[Entries with parts and joints]
◆ ◆ ◆ ◆
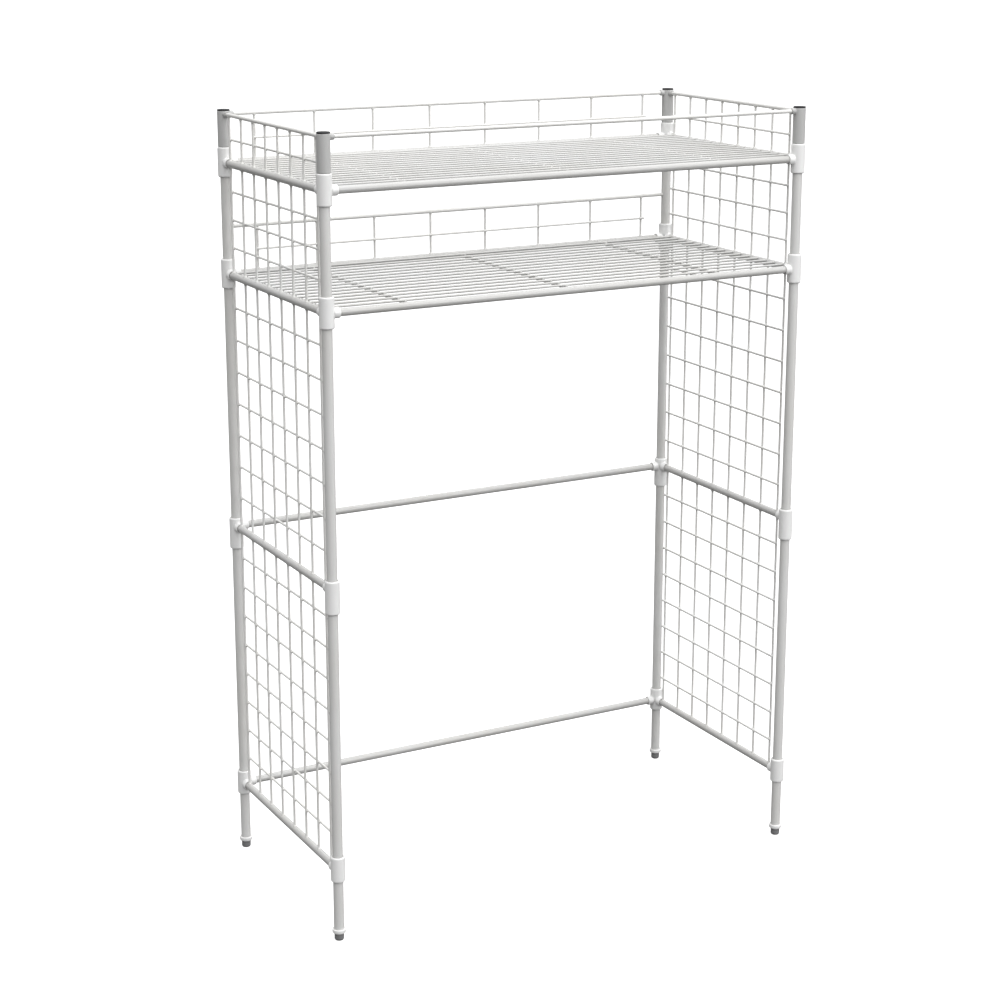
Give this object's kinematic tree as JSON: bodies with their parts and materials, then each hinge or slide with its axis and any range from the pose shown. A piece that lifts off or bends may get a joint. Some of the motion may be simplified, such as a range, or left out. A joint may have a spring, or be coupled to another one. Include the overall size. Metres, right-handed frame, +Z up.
{
  "type": "over the toilet storage rack",
  "caption": "Free-standing white steel rack that stands over a toilet, with wire shelves above, wire grid sides, and an open front and back.",
  "frame": {"origin": "on the floor, in the middle of the four feet", "axes": "+Z up, +X to the right along the shelves, -Y to the open front"},
  "size_m": [0.678, 0.328, 1],
  "materials": {
    "white_tube": "gloss white powder coat",
    "white_wire": "gloss white powder coat on wire",
    "white_connector": "moulded, satin",
    "white_finial": "moulded, satin",
    "grey_foot": "moulded, matt",
    "bare_steel": "plain drawn tube"
  },
  "bodies": {
    "root": {"lower_post_front_left": "white_tube", "upper_post_front_left": "white_tube", "foot_front_left": "grey_foot", "finial_front_left": "white_finial", "bottom_connector_front_left": "white_connector", "mid_connector_front_left": "white_connector", "lower_shelf_connector_front_left": "white_connector", "upper_shelf_connector_front_left": "white_connector", "lower_post_front_right": "white_tube", "upper_post_front_right": "white_tube", "foot_front_right": "grey_foot", "finial_front_right": "white_finial", "bottom_connector_front_right": "white_connector", "mid_connector_front_right": "white_connector", "lower_shelf_connector_front_right": "white_connector", "upper_shelf_connector_front_right": "white_connector", "lower_post_back_left": "white_tube", "upper_post_back_left": "white_tube", "foot_back_left": "grey_foot", "finial_back_left": "white_finial", "bottom_connector_back_left": "white_connector", "mid_connector_back_left": "white_connector", "lower_shelf_connector_back_left": "white_connector", "upper_shelf_connector_back_left": "white_connector", "lower_post_back_right": "white_tube", "upper_post_back_right": "white_tube", "foot_back_right": "grey_foot", "finial_back_right": "white_finial", "bottom_connector_back_right": "white_connector", "mid_connector_back_right": "white_connector", "lower_shelf_connector_back_right": "white_connector", "upper_shelf_connector_back_right": "white_connector", "post_joiners": "bare_steel", "rear_bottom_rail": "white_tube", "rear_mid_rail": "white_tube", "left_bottom_rail": "white_tube", "left_mid_rail": "white_tube", "right_bottom_rail": "white_tube", "right_mid_rail": "white_tube", "lower_shelf_front_rail": "white_tube", "lower_shelf_rear_rail": "white_tube", "lower_shelf_left_rail": "white_tube", "lower_shelf_right_rail": "white_tube", "lower_shelf_deck": "white_wire", "upper_shelf_front_rail": "white_tube", "upper_shelf_rear_rail": "white_tube", "upper_shelf_left_rail": "white_tube", "upper_shelf_right_rail": "white_tube", "upper_shelf_deck": "white_wire", "left_lower_grid": "white_wire", "left_upper_grid": "white_wire", "left_shelf_grid": "white_wire", "left_top_guard": "white_wire", "right_lower_grid": "white_wire", "right_upper_grid": "white_wire", "right_shelf_grid": "white_wire", "right_top_guard": "white_wire", "lower_shelf_rear_guard": "white_wire", "upper_shelf_rear_guard": "white_wire", "upper_shelf_front_guard": "white_wire"}
  },
  "joints": []
}
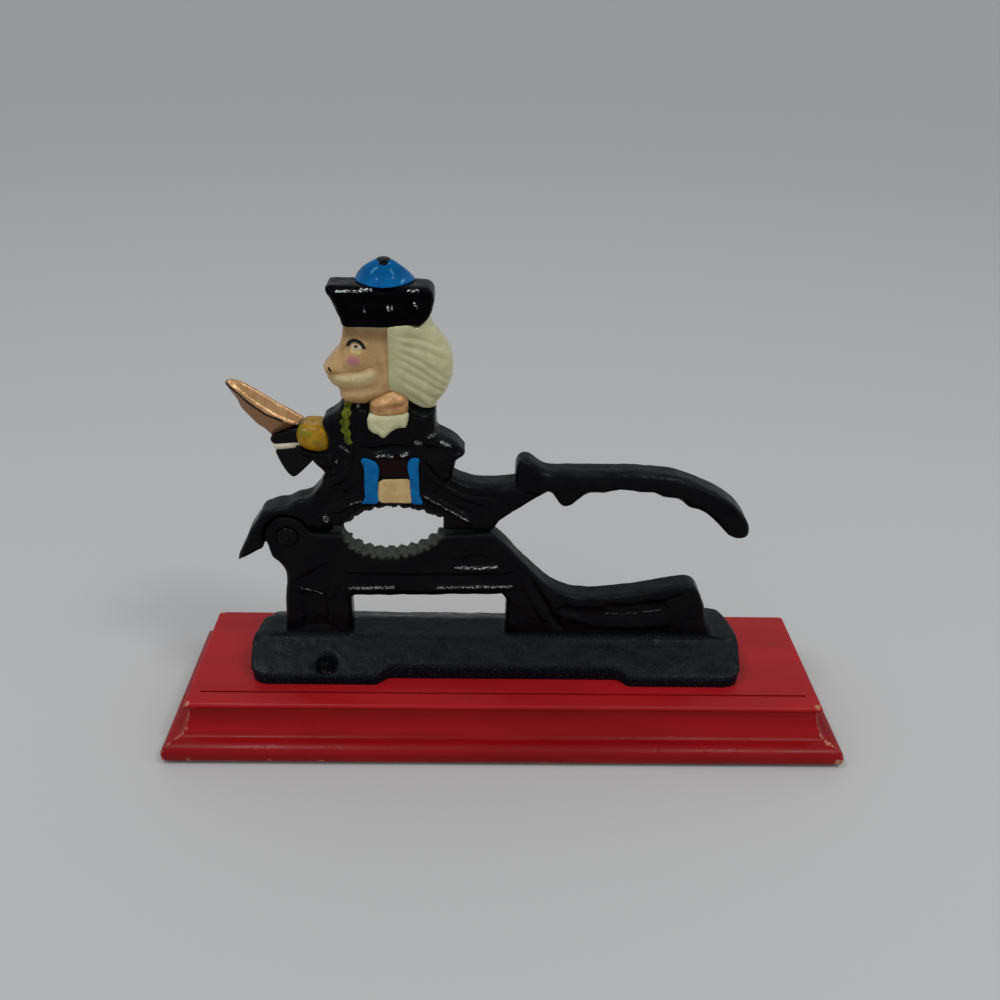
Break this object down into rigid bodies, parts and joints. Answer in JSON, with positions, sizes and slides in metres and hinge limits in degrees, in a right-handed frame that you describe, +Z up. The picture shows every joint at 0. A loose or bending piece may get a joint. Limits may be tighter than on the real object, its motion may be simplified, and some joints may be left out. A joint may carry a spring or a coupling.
{
  "type": "lever nutcracker press",
  "caption": "Cast lever nutcracker on a moulded wooden plinth: serrated jaws, a hinged lever with a curved handle, and a painted soldier standing on the lever.",
  "frame": {"origin": "middle of the plinth's footprint, on the surface it stands on", "axes": "+X along the plinth from the pivot towards the handle's tip, +Y from the side the picture shows to the far side, +Z up"},
  "size_m": [0.254, 0.0762, 0.1799],
  "materials": {
    "plinth_red": "red gloss paint on wood, worn to pale wood at the corners",
    "pad_felt": "pressed felt",
    "black_casting": "black enamel over cast iron, dusty on the upper faces",
    "rivet_steel": "black painted steel",
    "screw_steel": "blackened steel",
    "black_enamel": "gloss black hobby paint on cast iron",
    "blue_enamel": "gloss blue paint on cast iron",
    "skin_enamel": "satin skin-coloured paint on cast iron",
    "cream_enamel": "gloss cream paint on cast iron",
    "hair_enamel": "gloss off-white paint on cast iron",
    "copper_enamel": "metallic copper paint on cast iron",
    "yellow_enamel": "ochre yellow paint on cast iron",
    "olive_enamel": "olive paint on cast iron",
    "khaki_enamel": "buff paint on cast iron"
  },
  "bodies": {
    "base": {"plinth": "plinth_red", "pad_1": "pad_felt", "pad_2": "pad_felt", "pad_3": "pad_felt", "pad_4": "pad_felt", "frame_casting": "black_casting", "pivot_rivet": "rivet_steel", "base_screw_front": "screw_steel", "base_screw_back": "screw_steel"},
    "lever": {"lever_casting": "black_casting", "figure_hat": "black_enamel", "hat_crown": "blue_enamel", "hat_button": "black_enamel", "figure_face": "skin_enamel", "figure_moustache": "cream_enamel", "figure_hair": "hair_enamel", "figure_kerchief": "copper_enamel", "figure_jabot": "cream_enamel", "braid_front": "olive_enamel", "braid_back": "olive_enamel", "trouser_panel_front": "khaki_enamel", "trouser_panel_back": "khaki_enamel", "stripe_left_front": "blue_enamel", "stripe_left_back": "blue_enamel", "stripe_right_front": "blue_enamel", "stripe_right_back": "blue_enamel", "figure_glove": "yellow_enamel", "sabre_blade": "copper_enamel", "sabre_guard": "black_enamel", "sabre_stripe": "cream_enamel", "sabre_pommel": "black_enamel"}
  },
  "joints": [
    {"name": "lever_pivot", "type": "hinge", "parent": "base", "child": "lever", "pos_m": [-0.0807, 0.0035, 0.0768], "axis": [0, -1, 0], "range_deg": [0, 22]}
  ]
}
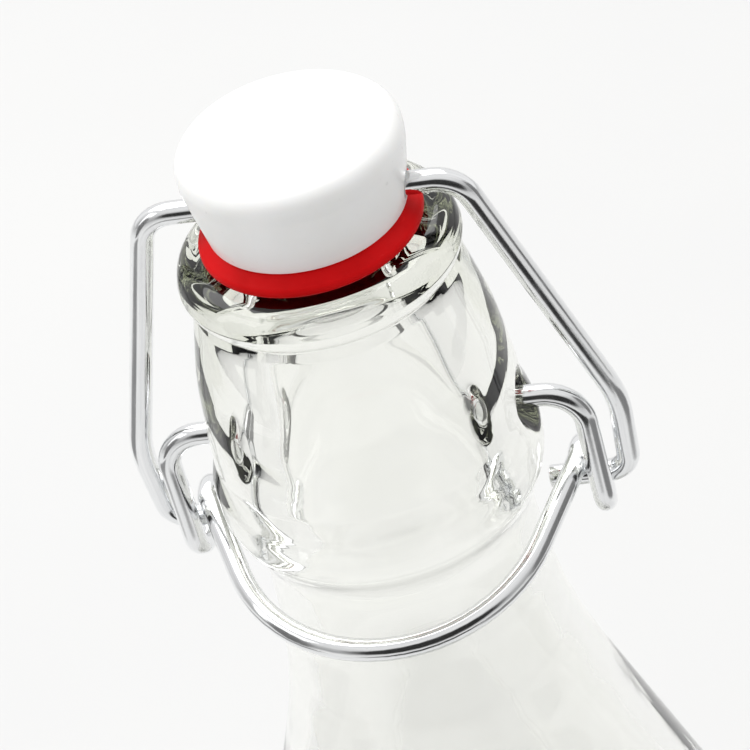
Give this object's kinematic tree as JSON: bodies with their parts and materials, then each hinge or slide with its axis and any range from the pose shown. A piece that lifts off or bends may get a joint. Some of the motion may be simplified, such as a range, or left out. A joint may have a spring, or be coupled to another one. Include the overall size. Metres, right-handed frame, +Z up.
{
  "type": "growler",
  "caption": "Round clear-glass swing-top growler with a lever-and-bail wire closure, plastic stopper and rubber washer.",
  "frame": {"origin": "centre of the bottle's base, on the surface it stands on", "axes": "+Z up along the bottle's axis, X along the lever's pivot axis, -Y towards the front, where the lever's arm reaches"},
  "size_m": [0.09, 0.09, 0.3008],
  "materials": {
    "clear_glass": "clear, fire-polished, slightly wavy",
    "plated_wire": "bright zinc-plated drawn wire with fine draw lines",
    "white_plastic": "satin-gloss moulded white",
    "red_rubber": "smooth semi-matt red"
  },
  "bodies": {
    "bottle": {"glass_bottle": "clear_glass"},
    "lever": {"lever_wire": "plated_wire"},
    "bail": {"bail_wire": "plated_wire"},
    "stopper": {"stopper": "white_plastic", "washer": "red_rubber"}
  },
  "joints": [
    {"name": "lever_pivot", "type": "hinge", "parent": "bottle", "child": "lever", "pos_m": [0, 0, 0.26], "axis": [-1, 0, 0], "range_deg": [0, 90]},
    {"name": "bail_hook", "type": "hinge", "parent": "lever", "child": "bail", "pos_m": [0, 0.0034, 0.2448], "axis": [1, 0, 0], "range_deg": [0, 63]},
    {"name": "stopper_bore", "type": "hinge", "parent": "bail", "child": "stopper", "pos_m": [0, 0, 0.2917], "axis": [1, 0, 0], "range_deg": [0, 27]}
  ],
  "couplings": [
    {"joint": "bail_hook", "follows": "lever_pivot", "ratio": 0.7},
    {"joint": "stopper_bore", "follows": "lever_pivot", "ratio": 0.3}
  ]
}
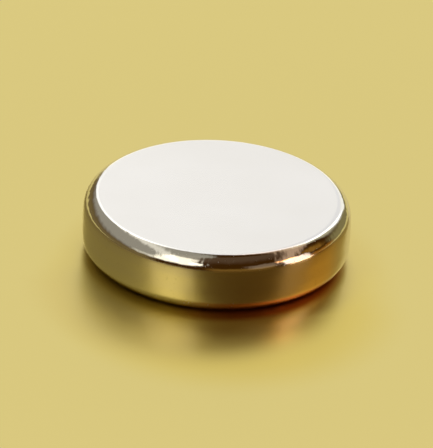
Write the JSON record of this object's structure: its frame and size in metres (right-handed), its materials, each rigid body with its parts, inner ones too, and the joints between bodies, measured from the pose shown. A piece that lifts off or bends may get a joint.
◆ ◆ ◆ ◆
Report how many lines contain "shows". Give nothing but the number.

> [WRITTEN SOLUTION]
2